[START OF Information supplied]
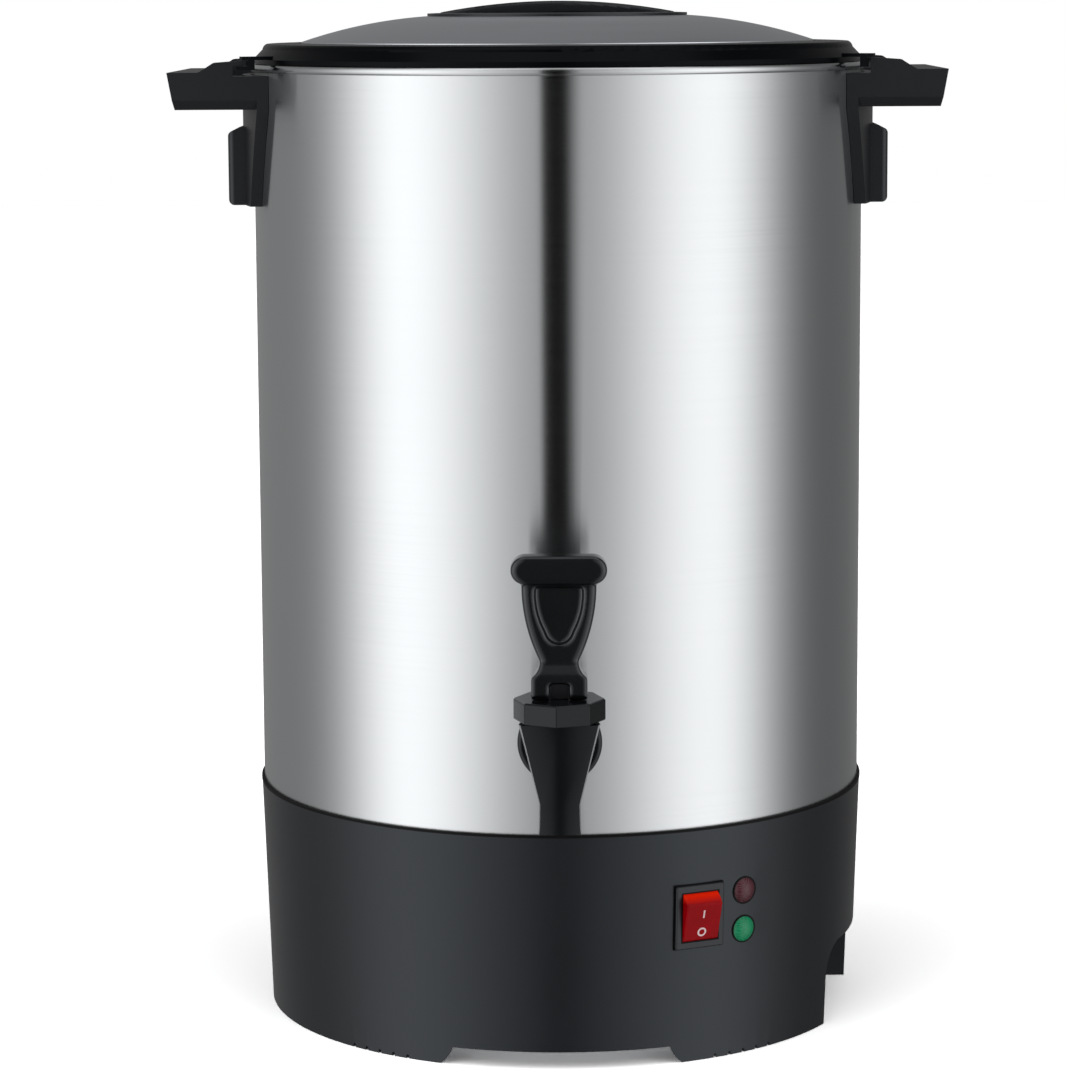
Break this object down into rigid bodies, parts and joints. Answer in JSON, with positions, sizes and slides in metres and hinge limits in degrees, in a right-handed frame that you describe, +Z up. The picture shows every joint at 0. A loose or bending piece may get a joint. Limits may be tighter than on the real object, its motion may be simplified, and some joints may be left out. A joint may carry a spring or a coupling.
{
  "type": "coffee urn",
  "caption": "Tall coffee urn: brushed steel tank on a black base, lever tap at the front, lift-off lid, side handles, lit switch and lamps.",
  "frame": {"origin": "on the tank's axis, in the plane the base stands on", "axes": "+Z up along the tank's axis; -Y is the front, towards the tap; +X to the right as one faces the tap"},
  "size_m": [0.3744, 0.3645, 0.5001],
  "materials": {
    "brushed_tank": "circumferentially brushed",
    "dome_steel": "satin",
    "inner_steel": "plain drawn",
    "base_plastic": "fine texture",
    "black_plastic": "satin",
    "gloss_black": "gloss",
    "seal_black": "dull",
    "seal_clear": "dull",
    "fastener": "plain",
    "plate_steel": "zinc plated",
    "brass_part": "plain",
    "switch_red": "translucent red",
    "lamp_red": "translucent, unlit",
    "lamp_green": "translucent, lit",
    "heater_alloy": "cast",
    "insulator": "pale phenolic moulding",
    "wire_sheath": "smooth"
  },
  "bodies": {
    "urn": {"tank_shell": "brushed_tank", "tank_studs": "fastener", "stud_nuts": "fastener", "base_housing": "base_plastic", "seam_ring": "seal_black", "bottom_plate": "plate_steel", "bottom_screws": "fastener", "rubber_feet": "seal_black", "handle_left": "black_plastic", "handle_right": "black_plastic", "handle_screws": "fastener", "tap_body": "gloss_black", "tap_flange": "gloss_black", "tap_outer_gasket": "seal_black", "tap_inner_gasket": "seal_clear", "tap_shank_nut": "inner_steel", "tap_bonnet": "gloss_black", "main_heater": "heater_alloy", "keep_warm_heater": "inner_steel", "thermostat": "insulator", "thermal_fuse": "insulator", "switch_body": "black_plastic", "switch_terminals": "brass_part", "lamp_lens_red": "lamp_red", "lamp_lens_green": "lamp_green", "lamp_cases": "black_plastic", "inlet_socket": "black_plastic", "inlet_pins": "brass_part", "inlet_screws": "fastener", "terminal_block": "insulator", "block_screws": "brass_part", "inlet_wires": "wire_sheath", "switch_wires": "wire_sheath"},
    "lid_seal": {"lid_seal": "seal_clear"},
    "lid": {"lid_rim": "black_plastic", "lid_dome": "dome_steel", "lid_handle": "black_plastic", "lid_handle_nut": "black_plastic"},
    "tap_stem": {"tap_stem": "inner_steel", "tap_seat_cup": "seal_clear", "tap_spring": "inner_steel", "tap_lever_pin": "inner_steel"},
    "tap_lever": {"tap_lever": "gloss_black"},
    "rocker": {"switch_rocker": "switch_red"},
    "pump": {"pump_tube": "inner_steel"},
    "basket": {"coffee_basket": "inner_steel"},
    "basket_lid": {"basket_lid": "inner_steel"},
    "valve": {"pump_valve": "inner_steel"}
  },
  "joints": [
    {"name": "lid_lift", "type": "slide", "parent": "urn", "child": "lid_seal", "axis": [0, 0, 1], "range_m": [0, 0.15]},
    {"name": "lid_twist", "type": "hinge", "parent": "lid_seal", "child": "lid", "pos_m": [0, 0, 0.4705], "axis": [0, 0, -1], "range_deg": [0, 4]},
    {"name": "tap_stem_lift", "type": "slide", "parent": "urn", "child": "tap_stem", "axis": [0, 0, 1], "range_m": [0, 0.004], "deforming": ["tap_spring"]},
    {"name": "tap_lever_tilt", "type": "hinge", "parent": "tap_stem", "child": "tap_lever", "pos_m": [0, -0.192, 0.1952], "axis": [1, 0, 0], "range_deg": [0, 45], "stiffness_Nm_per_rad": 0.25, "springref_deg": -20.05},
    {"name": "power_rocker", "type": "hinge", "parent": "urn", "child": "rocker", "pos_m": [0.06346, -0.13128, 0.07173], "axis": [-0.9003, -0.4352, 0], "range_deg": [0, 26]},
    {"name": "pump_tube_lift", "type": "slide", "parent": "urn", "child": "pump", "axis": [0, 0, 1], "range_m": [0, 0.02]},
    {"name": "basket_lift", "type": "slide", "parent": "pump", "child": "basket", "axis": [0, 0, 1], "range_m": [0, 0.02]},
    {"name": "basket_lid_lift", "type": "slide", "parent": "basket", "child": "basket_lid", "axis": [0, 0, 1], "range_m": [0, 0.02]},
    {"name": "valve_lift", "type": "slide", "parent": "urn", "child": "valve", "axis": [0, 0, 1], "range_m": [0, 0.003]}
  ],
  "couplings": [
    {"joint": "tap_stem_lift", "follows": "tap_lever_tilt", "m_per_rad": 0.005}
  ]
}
[END OF Information supplied]
Instructions to follow: Find all the lines containing "hinge" in the material, then copy them.

Exercise solution:
Break this object down into rigid bodies, parts and joints. Answer in JSON, with positions, sizes and slides in metres and hinge limits in degrees, in a right-handed frame that you describe, +Z up. The picture shows every joint at 0. A loose or bending piece may get a joint. Limits may be tighter than on the real object, its motion may be simplified, and some joints may be left out. A joint may carry a spring or a coupling.
    {"name": "lid_twist", "type": "hinge", "parent": "lid_seal", "child": "lid", "pos_m": [0, 0, 0.4705], "axis": [0, 0, -1], "range_deg": [0, 4]},
    {"name": "tap_lever_tilt", "type": "hinge", "parent": "tap_stem", "child": "tap_lever", "pos_m": [0, -0.192, 0.1952], "axis": [1, 0, 0], "range_deg": [0, 45], "stiffness_Nm_per_rad": 0.25, "springref_deg": -20.05},
    {"name": "power_rocker", "type": "hinge", "parent": "urn", "child": "rocker", "pos_m": [0.06346, -0.13128, 0.07173], "axis": [-0.9003, -0.4352, 0], "range_deg": [0, 26]},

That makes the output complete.